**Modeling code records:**

────────────────────────────────────────

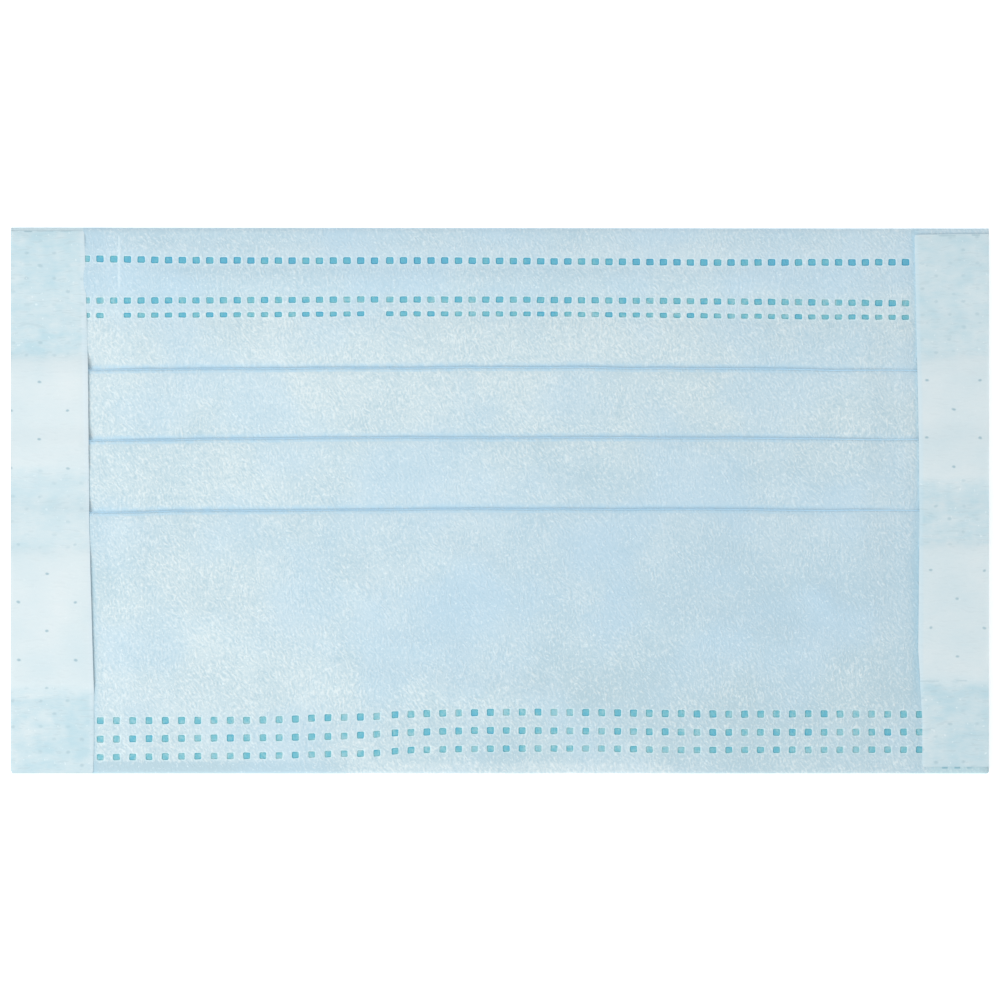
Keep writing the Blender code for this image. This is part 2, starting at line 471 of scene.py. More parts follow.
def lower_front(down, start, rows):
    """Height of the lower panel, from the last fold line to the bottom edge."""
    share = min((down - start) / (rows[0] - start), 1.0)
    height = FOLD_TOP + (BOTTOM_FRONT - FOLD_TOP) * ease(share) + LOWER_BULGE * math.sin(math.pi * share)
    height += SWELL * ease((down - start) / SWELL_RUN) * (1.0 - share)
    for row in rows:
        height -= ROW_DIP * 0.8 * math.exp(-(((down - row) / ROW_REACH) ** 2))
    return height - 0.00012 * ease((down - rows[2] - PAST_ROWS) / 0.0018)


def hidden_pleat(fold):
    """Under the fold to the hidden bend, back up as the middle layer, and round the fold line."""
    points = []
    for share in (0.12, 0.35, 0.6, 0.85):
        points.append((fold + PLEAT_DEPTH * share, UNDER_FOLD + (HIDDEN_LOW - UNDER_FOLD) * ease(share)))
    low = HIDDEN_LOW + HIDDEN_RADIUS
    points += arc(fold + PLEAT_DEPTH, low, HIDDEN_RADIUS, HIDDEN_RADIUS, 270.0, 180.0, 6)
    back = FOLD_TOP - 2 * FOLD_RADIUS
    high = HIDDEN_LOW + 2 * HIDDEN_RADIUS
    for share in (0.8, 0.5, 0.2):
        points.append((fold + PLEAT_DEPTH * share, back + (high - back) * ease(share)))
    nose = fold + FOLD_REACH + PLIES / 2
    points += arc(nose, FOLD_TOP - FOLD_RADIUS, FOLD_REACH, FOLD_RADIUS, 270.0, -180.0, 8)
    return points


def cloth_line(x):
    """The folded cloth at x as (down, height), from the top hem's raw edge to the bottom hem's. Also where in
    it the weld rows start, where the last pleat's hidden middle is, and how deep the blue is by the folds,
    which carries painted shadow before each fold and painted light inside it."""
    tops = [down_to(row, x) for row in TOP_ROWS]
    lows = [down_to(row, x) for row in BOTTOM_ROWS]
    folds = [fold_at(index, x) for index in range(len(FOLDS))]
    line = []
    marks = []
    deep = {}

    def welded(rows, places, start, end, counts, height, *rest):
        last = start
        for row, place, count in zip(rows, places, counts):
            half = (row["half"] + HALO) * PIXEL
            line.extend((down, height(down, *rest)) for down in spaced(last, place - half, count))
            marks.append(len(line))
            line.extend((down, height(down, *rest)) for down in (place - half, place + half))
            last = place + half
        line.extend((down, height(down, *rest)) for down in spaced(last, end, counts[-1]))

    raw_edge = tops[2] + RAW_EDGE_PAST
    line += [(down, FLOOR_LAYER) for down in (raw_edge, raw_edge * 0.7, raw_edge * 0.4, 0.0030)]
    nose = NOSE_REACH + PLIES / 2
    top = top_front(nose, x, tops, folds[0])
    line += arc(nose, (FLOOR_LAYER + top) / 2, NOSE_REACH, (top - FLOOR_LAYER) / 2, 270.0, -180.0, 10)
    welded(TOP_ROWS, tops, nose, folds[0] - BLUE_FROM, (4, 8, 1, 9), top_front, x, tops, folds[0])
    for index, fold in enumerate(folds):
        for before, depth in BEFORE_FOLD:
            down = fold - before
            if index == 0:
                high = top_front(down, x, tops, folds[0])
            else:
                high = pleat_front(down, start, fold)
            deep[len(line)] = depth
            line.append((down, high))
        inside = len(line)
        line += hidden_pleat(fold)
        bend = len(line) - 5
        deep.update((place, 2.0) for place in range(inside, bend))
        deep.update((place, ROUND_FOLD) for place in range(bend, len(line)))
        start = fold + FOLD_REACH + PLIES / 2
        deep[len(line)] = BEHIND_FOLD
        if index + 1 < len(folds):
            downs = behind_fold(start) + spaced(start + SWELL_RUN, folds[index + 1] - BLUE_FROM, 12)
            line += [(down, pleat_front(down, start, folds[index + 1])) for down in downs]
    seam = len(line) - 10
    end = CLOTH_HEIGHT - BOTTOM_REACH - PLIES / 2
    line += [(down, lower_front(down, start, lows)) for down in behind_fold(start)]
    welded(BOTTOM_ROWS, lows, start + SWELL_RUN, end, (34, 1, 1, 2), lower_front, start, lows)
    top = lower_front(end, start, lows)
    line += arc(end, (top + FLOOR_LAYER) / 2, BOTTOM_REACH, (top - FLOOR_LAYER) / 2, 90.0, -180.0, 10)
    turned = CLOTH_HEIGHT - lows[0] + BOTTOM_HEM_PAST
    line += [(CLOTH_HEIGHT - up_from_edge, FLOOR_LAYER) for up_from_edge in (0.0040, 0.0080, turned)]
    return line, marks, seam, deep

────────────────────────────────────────

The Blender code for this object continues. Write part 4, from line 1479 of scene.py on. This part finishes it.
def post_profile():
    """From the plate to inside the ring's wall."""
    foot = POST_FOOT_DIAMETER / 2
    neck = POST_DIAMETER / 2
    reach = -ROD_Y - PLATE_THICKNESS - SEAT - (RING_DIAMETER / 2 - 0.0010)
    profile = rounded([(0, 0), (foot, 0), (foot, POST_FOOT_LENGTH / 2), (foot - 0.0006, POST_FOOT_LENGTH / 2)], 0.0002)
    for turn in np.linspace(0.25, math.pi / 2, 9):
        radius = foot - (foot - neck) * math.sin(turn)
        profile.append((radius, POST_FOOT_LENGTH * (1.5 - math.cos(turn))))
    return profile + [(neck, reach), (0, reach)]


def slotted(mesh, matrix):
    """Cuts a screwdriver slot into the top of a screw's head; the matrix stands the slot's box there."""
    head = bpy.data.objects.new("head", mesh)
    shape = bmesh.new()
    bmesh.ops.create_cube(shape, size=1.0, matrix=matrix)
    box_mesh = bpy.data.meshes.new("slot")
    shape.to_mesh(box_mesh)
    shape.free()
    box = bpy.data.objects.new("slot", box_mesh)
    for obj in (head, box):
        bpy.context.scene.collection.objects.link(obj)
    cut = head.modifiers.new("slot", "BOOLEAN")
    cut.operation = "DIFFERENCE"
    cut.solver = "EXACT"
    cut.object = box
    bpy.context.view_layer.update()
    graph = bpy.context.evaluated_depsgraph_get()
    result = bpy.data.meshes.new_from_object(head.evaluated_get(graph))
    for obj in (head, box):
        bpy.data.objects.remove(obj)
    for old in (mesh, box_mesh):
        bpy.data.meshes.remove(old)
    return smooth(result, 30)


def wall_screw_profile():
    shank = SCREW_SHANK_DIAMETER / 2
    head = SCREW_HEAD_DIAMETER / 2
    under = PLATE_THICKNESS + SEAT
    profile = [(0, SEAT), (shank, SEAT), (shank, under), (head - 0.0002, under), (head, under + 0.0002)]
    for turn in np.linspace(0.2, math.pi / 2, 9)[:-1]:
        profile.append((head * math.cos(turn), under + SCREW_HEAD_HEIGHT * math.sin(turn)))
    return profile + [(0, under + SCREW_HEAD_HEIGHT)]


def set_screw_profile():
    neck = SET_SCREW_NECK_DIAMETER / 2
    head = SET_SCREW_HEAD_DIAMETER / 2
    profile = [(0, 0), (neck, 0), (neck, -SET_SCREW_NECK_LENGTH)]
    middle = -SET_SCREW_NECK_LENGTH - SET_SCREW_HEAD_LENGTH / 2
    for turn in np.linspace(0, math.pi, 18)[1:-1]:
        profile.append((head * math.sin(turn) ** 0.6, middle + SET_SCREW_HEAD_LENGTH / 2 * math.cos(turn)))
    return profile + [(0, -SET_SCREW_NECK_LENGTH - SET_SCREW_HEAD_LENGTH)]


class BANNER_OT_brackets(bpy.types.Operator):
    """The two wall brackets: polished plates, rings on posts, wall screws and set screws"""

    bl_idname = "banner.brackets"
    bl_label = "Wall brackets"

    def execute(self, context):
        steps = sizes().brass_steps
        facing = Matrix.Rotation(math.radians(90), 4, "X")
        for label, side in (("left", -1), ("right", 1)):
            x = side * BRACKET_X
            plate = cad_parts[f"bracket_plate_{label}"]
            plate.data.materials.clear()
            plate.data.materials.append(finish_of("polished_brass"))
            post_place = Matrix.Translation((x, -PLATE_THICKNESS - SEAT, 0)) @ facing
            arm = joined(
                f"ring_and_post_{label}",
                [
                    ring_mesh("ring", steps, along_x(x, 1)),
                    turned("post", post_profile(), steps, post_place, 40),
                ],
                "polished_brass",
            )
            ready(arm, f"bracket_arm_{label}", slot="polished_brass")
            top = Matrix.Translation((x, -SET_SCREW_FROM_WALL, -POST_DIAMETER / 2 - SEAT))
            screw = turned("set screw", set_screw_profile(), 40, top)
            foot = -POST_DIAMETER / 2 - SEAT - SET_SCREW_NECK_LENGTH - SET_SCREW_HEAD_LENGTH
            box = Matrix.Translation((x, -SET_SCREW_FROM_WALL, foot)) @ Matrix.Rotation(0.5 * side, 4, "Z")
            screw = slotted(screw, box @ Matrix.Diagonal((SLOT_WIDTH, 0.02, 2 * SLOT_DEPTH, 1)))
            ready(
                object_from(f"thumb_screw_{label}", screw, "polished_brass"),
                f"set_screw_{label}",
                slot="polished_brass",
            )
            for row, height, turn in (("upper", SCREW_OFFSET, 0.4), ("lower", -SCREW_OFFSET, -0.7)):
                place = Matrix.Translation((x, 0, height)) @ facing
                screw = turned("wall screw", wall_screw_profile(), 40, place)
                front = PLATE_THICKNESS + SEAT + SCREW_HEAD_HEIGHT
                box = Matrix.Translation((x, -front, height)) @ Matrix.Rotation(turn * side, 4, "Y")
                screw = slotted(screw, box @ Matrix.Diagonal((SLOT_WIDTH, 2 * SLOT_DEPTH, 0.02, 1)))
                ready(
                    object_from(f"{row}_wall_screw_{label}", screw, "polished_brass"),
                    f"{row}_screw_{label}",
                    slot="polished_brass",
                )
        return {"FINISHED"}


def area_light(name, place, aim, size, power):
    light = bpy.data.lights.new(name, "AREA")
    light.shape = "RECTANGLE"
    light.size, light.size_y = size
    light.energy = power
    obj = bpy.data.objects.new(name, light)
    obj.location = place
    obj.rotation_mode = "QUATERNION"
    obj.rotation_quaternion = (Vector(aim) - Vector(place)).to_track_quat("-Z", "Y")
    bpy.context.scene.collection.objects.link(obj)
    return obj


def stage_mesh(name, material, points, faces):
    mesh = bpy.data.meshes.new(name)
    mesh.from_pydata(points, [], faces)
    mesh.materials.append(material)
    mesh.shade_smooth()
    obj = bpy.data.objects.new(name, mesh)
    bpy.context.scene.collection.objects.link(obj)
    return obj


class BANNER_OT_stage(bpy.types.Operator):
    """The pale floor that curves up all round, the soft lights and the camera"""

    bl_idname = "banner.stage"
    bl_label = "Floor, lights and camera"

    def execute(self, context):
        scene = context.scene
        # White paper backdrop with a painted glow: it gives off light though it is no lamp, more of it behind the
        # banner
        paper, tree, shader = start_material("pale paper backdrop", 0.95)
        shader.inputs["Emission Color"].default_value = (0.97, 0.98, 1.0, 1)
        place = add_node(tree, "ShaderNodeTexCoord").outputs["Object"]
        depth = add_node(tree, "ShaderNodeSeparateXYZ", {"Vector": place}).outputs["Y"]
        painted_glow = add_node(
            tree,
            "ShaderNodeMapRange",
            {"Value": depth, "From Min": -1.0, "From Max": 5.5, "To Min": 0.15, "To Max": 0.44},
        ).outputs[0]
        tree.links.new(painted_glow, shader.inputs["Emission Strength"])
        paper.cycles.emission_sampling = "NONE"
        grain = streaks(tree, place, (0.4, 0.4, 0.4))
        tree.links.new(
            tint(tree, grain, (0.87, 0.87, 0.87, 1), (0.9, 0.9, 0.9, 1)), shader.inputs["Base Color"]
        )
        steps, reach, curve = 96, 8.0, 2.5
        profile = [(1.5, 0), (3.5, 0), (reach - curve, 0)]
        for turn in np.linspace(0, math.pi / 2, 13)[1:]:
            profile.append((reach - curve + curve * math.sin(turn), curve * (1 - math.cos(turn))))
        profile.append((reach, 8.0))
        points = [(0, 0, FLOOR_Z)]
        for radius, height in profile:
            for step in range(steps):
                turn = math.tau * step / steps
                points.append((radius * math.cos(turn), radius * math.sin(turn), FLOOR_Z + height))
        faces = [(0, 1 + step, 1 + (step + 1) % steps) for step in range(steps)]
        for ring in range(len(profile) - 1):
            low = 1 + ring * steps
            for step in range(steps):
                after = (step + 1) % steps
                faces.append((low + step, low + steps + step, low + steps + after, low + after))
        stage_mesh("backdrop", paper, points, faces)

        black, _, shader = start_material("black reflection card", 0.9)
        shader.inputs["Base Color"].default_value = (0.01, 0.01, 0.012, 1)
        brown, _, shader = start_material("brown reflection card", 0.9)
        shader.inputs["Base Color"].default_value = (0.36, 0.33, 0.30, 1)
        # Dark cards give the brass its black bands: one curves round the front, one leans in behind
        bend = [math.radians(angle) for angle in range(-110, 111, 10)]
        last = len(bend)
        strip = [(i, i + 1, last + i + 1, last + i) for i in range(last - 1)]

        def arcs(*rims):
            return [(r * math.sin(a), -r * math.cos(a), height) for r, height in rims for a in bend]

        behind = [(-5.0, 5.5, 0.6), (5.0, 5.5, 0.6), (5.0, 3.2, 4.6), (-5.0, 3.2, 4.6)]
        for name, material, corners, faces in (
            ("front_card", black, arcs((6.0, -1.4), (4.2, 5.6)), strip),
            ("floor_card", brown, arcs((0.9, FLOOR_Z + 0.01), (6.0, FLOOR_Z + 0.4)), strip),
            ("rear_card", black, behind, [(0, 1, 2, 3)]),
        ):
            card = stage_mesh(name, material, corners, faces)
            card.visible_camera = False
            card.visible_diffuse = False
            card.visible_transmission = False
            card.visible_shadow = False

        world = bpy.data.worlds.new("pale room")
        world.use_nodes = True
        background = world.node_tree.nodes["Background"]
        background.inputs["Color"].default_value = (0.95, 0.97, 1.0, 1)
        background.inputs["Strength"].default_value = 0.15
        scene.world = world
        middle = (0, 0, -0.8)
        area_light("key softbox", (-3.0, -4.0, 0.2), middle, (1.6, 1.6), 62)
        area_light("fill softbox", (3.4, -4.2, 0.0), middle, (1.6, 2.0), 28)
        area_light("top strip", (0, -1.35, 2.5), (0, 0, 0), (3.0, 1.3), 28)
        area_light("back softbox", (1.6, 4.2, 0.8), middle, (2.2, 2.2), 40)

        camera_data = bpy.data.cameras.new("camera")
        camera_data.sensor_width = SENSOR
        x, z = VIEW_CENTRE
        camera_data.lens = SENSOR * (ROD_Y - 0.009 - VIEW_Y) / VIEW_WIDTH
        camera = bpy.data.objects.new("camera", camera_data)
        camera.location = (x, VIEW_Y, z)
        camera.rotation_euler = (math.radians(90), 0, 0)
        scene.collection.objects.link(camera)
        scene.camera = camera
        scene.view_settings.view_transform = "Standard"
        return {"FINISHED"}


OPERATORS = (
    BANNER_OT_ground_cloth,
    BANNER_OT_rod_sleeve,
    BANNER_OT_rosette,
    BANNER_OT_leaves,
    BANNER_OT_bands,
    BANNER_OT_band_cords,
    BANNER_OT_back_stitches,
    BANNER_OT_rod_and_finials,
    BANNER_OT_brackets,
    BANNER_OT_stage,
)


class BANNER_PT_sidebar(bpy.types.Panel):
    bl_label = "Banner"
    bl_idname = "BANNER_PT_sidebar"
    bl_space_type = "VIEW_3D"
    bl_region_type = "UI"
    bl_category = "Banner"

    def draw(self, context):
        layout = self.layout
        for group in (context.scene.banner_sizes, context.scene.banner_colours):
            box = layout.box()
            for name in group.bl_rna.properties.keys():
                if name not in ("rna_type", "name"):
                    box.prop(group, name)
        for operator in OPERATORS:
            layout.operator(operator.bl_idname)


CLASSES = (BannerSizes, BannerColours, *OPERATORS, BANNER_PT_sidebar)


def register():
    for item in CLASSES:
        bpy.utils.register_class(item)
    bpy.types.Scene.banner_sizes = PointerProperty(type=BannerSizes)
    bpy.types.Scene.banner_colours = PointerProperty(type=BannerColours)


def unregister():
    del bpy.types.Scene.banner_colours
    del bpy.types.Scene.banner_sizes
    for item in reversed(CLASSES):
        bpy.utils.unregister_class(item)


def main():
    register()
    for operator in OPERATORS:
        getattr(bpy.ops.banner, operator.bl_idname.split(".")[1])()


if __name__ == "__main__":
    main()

────────────────────────────────────────

**What the exercise asks:**
Copy out exactly the lines from the one containing "Keep writing the" to the one containing "return height - 0.00012", both ends inclusive.

**The result:**
Keep writing the Blender code for this image. This is part 2, starting at line 471 of scene.py. More parts follow.
def lower_front(down, start, rows):
    """Height of the lower panel, from the last fold line to the bottom edge."""
    share = min((down - start) / (rows[0] - start), 1.0)
    height = FOLD_TOP + (BOTTOM_FRONT - FOLD_TOP) * ease(share) + LOWER_BULGE * math.sin(math.pi * share)
    height += SWELL * ease((down - start) / SWELL_RUN) * (1.0 - share)
    for row in rows:
        height -= ROW_DIP * 0.8 * math.exp(-(((down - row) / ROW_REACH) ** 2))
    return height - 0.00012 * ease((down - rows[2] - PAST_ROWS) / 0.0018)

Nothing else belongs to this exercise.